| TASK DETAILS |
Look below for the line containing "Model this object" and the line containing "base_r = 162; // [158:1:170]"; repeat exactly those two lines and all lines between them, and nothing else.

┌─ MATERIAL FOR THIS TASK

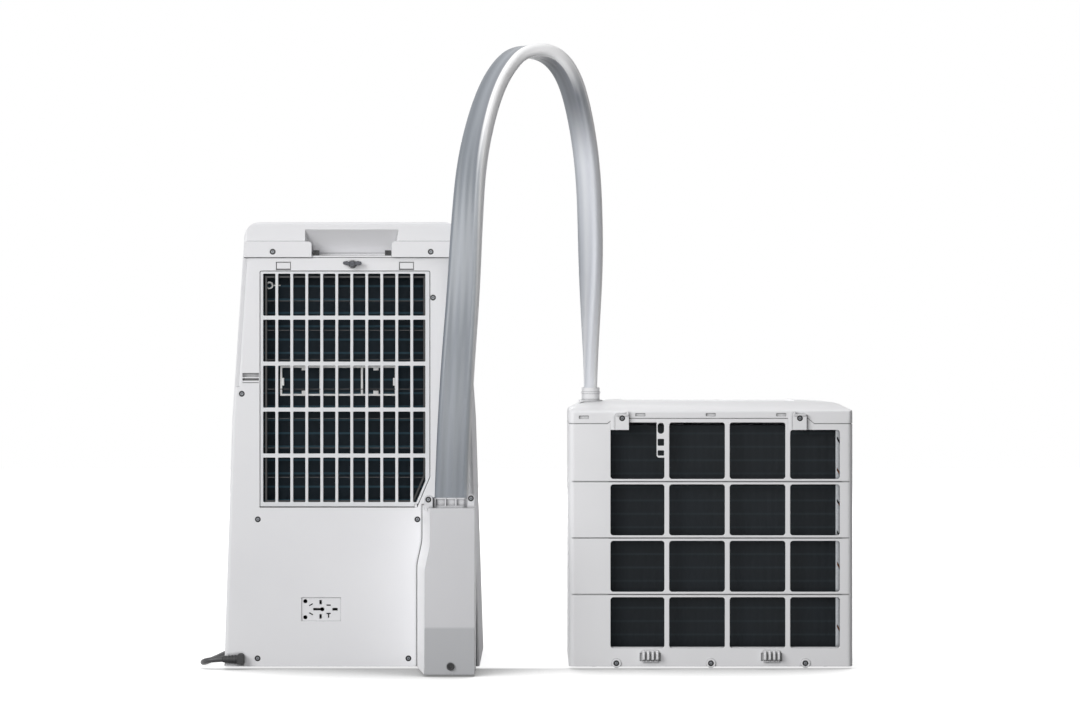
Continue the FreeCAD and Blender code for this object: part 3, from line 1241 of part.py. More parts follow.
def outdoor_rear_cover():
    region = box((-far, far), (rear_y - 1, rear_y + outdoor_lip), (skirt_height, outdoor_crown + 10))
    cover = fuse([outdoor_shell.common(region).cut(above_seam())] + rear_ribs())
    cuts = [rear_window(column, row) for column in range(rear_windows) for row in range(rear_windows)]
    cuts += skirt_blocks()
    for row in range(1, rear_windows):
        z = rear_window_bottom + row * rear_window_pitch - rear_window_bar[1] / 2
        cuts.append(box((outdoor_x + rear_window_left - 3, outdoor_x + rear_window_right + 3), (rear_y - 1, rear_y + groove_depth),
                        (z - groove_width / 2, z + groove_width / 2)))
        cuts.append(box((outdoor_x - outdoor_half + 3, outdoor_x + outdoor_half - 3), (rear_y - 1, rear_y + reveal[1]),
                        (z - groove_width / 2, z + groove_width / 2)))
    adds = [cable_strip()]
    holes = []
    for x in foot_screws:
        adds.append(rod("y", (outdoor_x + x, foot_screw_z), 7.2, (rear_y - 1.5, rear_y + 8)))
        hole = rod("y", (outdoor_x + x, foot_screw_z), screw_hole_radius, (rear_y - 3, rear_y + 12))
        recess = rod("y", (outdoor_x + x, foot_screw_z), screw_recess_radius, (rear_y - 3, rear_y + screw_recess_depth - 1.5))
        holes.append(hole.fuse(recess))
    for side in (-1, 1):
        x = outdoor_x + side * spacer_x
        cuts.append(box((x - spacer_half - spacer_slot, x + spacer_half + spacer_slot), (rear_y - 1, rear_y + 2.0),
                        (spacer_z[0] + 2, spacer_z[1] - 4)))
    cuts.append(seam_groove())
    return carve(fuse([carve(cover, cuts)] + adds), holes)


def bracket_plate(side):
    x = outdoor_x + side * bracket_x
    return box((x - bracket_half, x + bracket_half), (rear_y - bracket_projection, rear_y), bracket_z)


def skirt_blocks():
    """Tabs of the top cover that hang over the window corners behind the brackets."""
    return [box((outdoor_x + x0, outdoor_x + x1), (rear_y, rear_y + wall), (bracket_z[0], outdoor_seam + outdoor_seam_rise + 2))
            for x0, x1 in ((rear_window_left, -bracket_x + bracket_half), (bracket_x - 18, bracket_x + bracket_half))]


recess_half = 140.0               # shallow tray in the middle of the outdoor unit's top
recess_depth = 3.0
slot_size = (15.5, 5.0)
slot_depth = 2.0
slot_places = ((-198.0, 9.4), (-109.9, 13.4), (0.0, 13.4), (109.9, 13.4))     # across, above the seam


def outdoor_top_cover():
    cover = outdoor_shell.common(above_seam())
    tray = prism([(outdoor_x - recess_half, outdoor_crown + 5), (outdoor_x - recess_half + 6, outdoor_crown - recess_depth),
                  (outdoor_x + recess_half - 6, outdoor_crown - recess_depth), (outdoor_x + recess_half, outdoor_crown + 5)],
                 "xz", (rear_y + 30, outdoor_front - 40))
    backing = prism([(outdoor_x - recess_half - 3, outdoor_crown - 1),
                     (outdoor_x - recess_half + 3, outdoor_crown - recess_depth - wall),
                     (outdoor_x + recess_half - 3, outdoor_crown - recess_depth - wall),
                     (outdoor_x + recess_half + 3, outdoor_crown - 1)], "xz", (rear_y + 28, outdoor_front - 38))
    flange = oval(hose_thickness + 2 * socket_wall + 9.6, hose_width + 2 * socket_wall + 9.6, (socket_x, socket_y),
                  (socket_base, socket_base + 30))
    cuts = [tray, flange]
    for x, rise in slot_places:
        z = outdoor_seam + rise
        cuts.append(prism(rectangle((outdoor_x + x - slot_size[0] / 2, outdoor_x + x + slot_size[0] / 2),
                                    (z - slot_size[1] / 2, z + slot_size[1] / 2), 1.2), "xz", (rear_y - 1, rear_y + slot_depth)))
    for side in (-1, 1):
        cuts.append(rod("y", (outdoor_x + side * bracket_x, bracket_screw_z), screw_hole_radius, (rear_y - 1, rear_y + 20)))
    socket_boss = box((socket_x - 12, socket_x + 12), (socket_y - 30, socket_y + 30),
                      (socket_base - 20, socket_base)).common(outdoor_body(0.0))
    return carve(fuse([cover, backing.common(outdoor_body(0.0)), socket_boss] + skirt_blocks()), cuts)


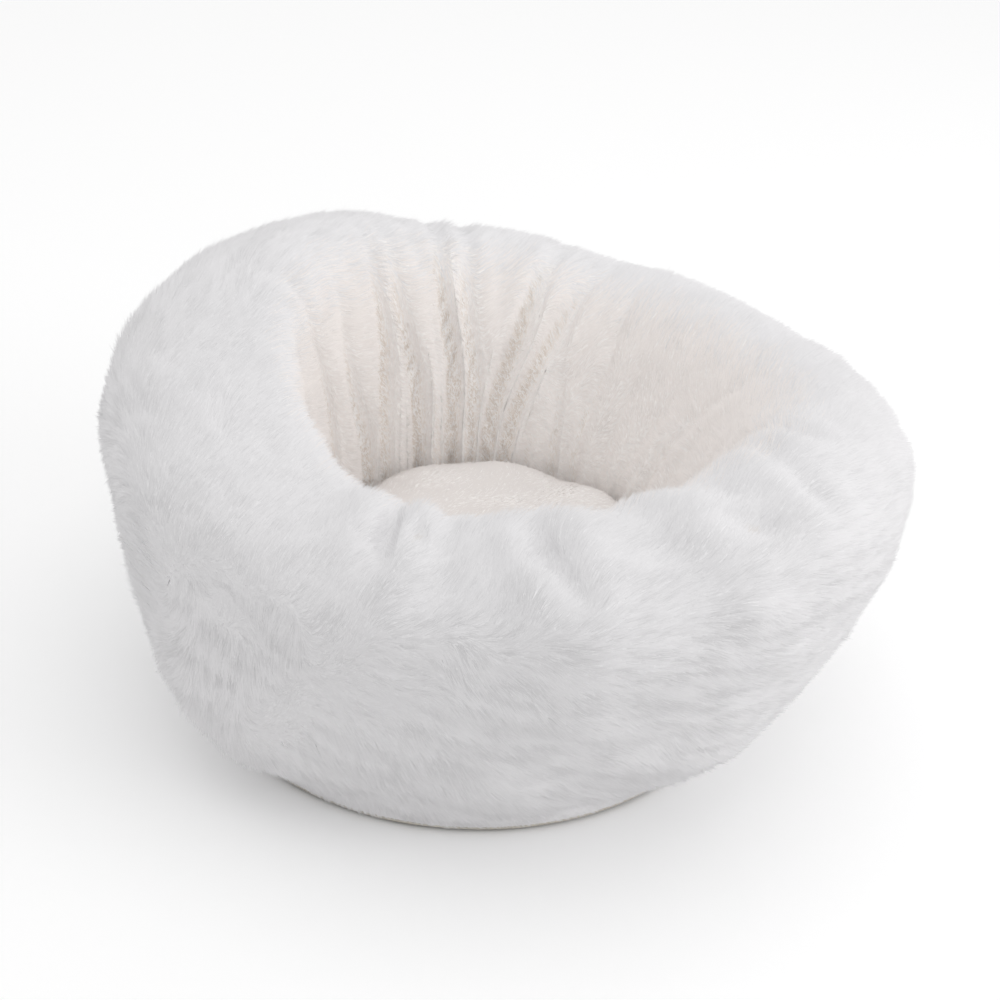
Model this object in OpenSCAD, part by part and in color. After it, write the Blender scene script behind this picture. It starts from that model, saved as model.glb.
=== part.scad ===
// Round plush pet bed: a fibre-filled ring wall round a gathered well, with a loose
// domed cushion in the well and a zip low on the rear of the wall.
// Millimetres, +Z up, +Y to the rear. The origin is the centre of the round base,
// on the surface that the bed stands on.

/* [Wall] */
// Mean outer radius of the wall where it is widest
outer_r = 245; // [235:1:260]
// Mean height of the rim
rim_h = 215; // [205:1:235]
// Height of the widest line, as a share of the rim height there
bulge_share = 0.77; // [0.7:0.01:0.85]
// Mean place of the crest, from 0 at the well's side to 1 at the widest line
crest_share = 0.33; // [0.3:0.01:0.45]
// Radius of the seam between the wall and the base panel
base_r = 162; // [158:1:170]

/* [Unevenness of the soft wall] */
// How far the bulge leans to one side
bulge_shift = 30; // [0:1:32]
// How far the bulge is drawn out into an oval
bulge_oval = 6; // [0:1:7]
// How far the bulge is drawn out into three lobes
bulge_lobes = 3; // [0:1:5]
// How much higher the rim stands on its high side
rim_tilt = 16; // [0:1:18]
// How much the rim rises and falls twice round the wall
rim_wave = 20; // [0:1:22]
// How much the crest's place changes round the wall
crest_shift = 0.27; // [0:0.01:0.28]

/* [Well] */
// Radius of the well's straight side
well_r = 107; // [103:1:108]
// Height at which the inner wall starts to flare
well_top_z = 94; // [90:1:98]
// Height of the top of the base pad
pad_top_z = 39.8; // [30:0.2:42]

/* [Fabric] */
// Thickness of the long-pile plush, backing and pressed pile
plush_t = 8; // [6:0.5:8]
// Thickness of the short-pile plush in the well
short_plush_t = 6; // [4:0.5:6]
// Thickness of the non-slip base fabric
base_fabric_t = 1.5; // [1:0.1:1.6]
// Height of the grip dots under the base
dot_h = 1.5; // [1:0.1:1.8]
// Distance between neighbouring grip dots
dot_pitch = 26; // [22:1:32]

/* [Cushion] */
// Height of the middle of the cushion's dome
cushion_top_z = 114; // [108:1:118]
// Height of the cushion's seam
cushion_seam_z = 74; // [68:1:78]

/* [Zip] */
// Half of the angle that the zip covers, seen from the base's centre
zip_half_angle = 50; // [30:1:50]
// Width of the zip tape that shows below the coils
tape_low_w = 15; // [10:0.5:15.5]
// Width of the zip tape that shows above the coils
tape_up_w = 9.3; // [6:0.1:9.4]
// Length of the pull tab from its pivot to its tip
pull_l = 10.4; // [8:0.1:10.4]

/* [Hidden] */

// Colours
plush_white = [0.93, 0.92, 0.91];
plush_cream = [0.92, 0.89, 0.86];
fibre_white = [0.97, 0.97, 0.97];
liner_white = [0.90, 0.90, 0.90];
base_beige = [0.78, 0.74, 0.68];
dot_grey = [0.62, 0.60, 0.57];
tape_white = [0.88, 0.87, 0.85];
coil_white = [0.94, 0.93, 0.91];
zip_metal = [0.75, 0.75, 0.76];

// Gap left between pieces that lie against each other
gap = 0.2;
liner_t = 0.8;
floor_t = 1.6;
// How far the wall's underside reaches in past the base seam
seam_tuck = 4.5;

// Middle of the well, from the base's centre
well_mid = [9, 10];

// Directions of the unevenness, in degrees from +X towards +Y
bulge_shift_dir = 49;
bulge_oval_dir = -36;
bulge_lobes_dir = 60;
rim_tilt_dir = 122;
rim_wave_dir = -36;
crest_shift_dir = 36;

// Shape of the section: how far the flank's two ends keep their direction, then the
// roundness of the shoulder and the inner side, where 1 is an ellipse and more is flatter
flank_reach = 0.3;
shoulder_power = 0.92;
inner_power = 1.36;

// The wall's lowest edge is a cone, which the zip lies in at the rear
edge_z = dot_h + base_fabric_t + 1;
edge_w = 21;
edge_h = 22;
edge_slope = atan2(edge_h, edge_w);
edge_len = norm([edge_w, edge_h]);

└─

| RESPONSE |
Model this object in OpenSCAD, part by part and in color. After it, write the Blender scene script behind this picture. It starts from that model, saved as model.glb.
=== part.scad ===
// Round plush pet bed: a fibre-filled ring wall round a gathered well, with a loose
// domed cushion in the well and a zip low on the rear of the wall.
// Millimetres, +Z up, +Y to the rear. The origin is the centre of the round base,
// on the surface that the bed stands on.

/* [Wall] */
// Mean outer radius of the wall where it is widest
outer_r = 245; // [235:1:260]
// Mean height of the rim
rim_h = 215; // [205:1:235]
// Height of the widest line, as a share of the rim height there
bulge_share = 0.77; // [0.7:0.01:0.85]
// Mean place of the crest, from 0 at the well's side to 1 at the widest line
crest_share = 0.33; // [0.3:0.01:0.45]
// Radius of the seam between the wall and the base panel
base_r = 162; // [158:1:170]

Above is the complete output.